Repeat the whole listing exactly as written.
** START OF Data lines **
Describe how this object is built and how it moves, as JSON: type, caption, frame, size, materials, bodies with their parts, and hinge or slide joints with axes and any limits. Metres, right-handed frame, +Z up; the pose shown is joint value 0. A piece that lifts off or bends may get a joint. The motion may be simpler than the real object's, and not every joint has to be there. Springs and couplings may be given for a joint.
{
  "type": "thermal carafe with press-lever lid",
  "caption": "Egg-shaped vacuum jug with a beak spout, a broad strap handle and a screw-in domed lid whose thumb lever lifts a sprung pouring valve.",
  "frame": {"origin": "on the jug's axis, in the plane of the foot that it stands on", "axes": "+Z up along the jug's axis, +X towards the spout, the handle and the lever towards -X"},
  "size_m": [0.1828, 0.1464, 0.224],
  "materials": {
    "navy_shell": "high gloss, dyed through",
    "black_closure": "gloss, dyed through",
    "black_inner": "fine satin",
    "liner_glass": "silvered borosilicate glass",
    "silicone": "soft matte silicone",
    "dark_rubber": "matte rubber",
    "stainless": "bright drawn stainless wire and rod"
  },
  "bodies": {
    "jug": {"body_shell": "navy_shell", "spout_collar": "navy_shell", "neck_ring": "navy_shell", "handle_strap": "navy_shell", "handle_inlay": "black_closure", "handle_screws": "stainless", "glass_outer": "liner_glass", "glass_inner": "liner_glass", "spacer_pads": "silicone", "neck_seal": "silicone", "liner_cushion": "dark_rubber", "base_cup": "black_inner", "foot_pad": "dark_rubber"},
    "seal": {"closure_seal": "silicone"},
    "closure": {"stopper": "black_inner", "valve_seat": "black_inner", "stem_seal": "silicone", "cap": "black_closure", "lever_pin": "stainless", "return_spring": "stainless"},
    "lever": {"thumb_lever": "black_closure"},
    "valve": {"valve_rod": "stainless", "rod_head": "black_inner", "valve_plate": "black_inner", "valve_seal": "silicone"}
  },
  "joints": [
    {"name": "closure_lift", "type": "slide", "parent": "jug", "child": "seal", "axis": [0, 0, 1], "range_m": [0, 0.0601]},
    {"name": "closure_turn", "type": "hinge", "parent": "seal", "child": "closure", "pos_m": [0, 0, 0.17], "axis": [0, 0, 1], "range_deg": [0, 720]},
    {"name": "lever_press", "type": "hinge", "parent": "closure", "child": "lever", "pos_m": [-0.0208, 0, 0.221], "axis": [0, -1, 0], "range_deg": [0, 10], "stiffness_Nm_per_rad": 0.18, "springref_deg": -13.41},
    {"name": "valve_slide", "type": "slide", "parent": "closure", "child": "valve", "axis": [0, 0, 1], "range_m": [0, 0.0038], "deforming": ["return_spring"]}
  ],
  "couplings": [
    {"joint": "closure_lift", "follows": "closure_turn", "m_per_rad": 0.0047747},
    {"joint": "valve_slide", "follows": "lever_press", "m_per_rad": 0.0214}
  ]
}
** END OF Data lines **
> [Response]
Describe how this object is built and how it moves, as JSON: type, caption, frame, size, materials, bodies with their parts, and hinge or slide joints with axes and any limits. Metres, right-handed frame, +Z up; the pose shown is joint value 0. A piece that lifts off or bends may get a joint. The motion may be simpler than the real object's, and not every joint has to be there. Springs and couplings may be given for a joint.
{
  "type": "thermal carafe with press-lever lid",
  "caption": "Egg-shaped vacuum jug with a beak spout, a broad strap handle and a screw-in domed lid whose thumb lever lifts a sprung pouring valve.",
  "frame": {"origin": "on the jug's axis, in the plane of the foot that it stands on", "axes": "+Z up along the jug's axis, +X towards the spout, the handle and the lever towards -X"},
  "size_m": [0.1828, 0.1464, 0.224],
  "materials": {
    "navy_shell": "high gloss, dyed through",
    "black_closure": "gloss, dyed through",
    "black_inner": "fine satin",
    "liner_glass": "silvered borosilicate glass",
    "silicone": "soft matte silicone",
    "dark_rubber": "matte rubber",
    "stainless": "bright drawn stainless wire and rod"
  },
  "bodies": {
    "jug": {"body_shell": "navy_shell", "spout_collar": "navy_shell", "neck_ring": "navy_shell", "handle_strap": "navy_shell", "handle_inlay": "black_closure", "handle_screws": "stainless", "glass_outer": "liner_glass", "glass_inner": "liner_glass", "spacer_pads": "silicone", "neck_seal": "silicone", "liner_cushion": "dark_rubber", "base_cup": "black_inner", "foot_pad": "dark_rubber"},
    "seal": {"closure_seal": "silicone"},
    "closure": {"stopper": "black_inner", "valve_seat": "black_inner", "stem_seal": "silicone", "cap": "black_closure", "lever_pin": "stainless", "return_spring": "stainless"},
    "lever": {"thumb_lever": "black_closure"},
    "valve": {"valve_rod": "stainless", "rod_head": "black_inner", "valve_plate": "black_inner", "valve_seal": "silicone"}
  },
  "joints": [
    {"name": "closure_lift", "type": "slide", "parent": "jug", "child": "seal", "axis": [0, 0, 1], "range_m": [0, 0.0601]},
    {"name": "closure_turn", "type": "hinge", "parent": "seal", "child": "closure", "pos_m": [0, 0, 0.17], "axis": [0, 0, 1], "range_deg": [0, 720]},
    {"name": "lever_press", "type": "hinge", "parent": "closure", "child": "lever", "pos_m": [-0.0208, 0, 0.221], "axis": [0, -1, 0], "range_deg": [0, 10], "stiffness_Nm_per_rad": 0.18, "springref_deg": -13.41},
    {"name": "valve_slide", "type": "slide", "parent": "closure", "child": "valve", "axis": [0, 0, 1], "range_m": [0, 0.0038], "deforming": ["return_spring"]}
  ],
  "couplings": [
    {"joint": "closure_lift", "follows": "closure_turn", "m_per_rad": 0.0047747},
    {"joint": "valve_slide", "follows": "lever_press", "m_per_rad": 0.0214}
  ]
}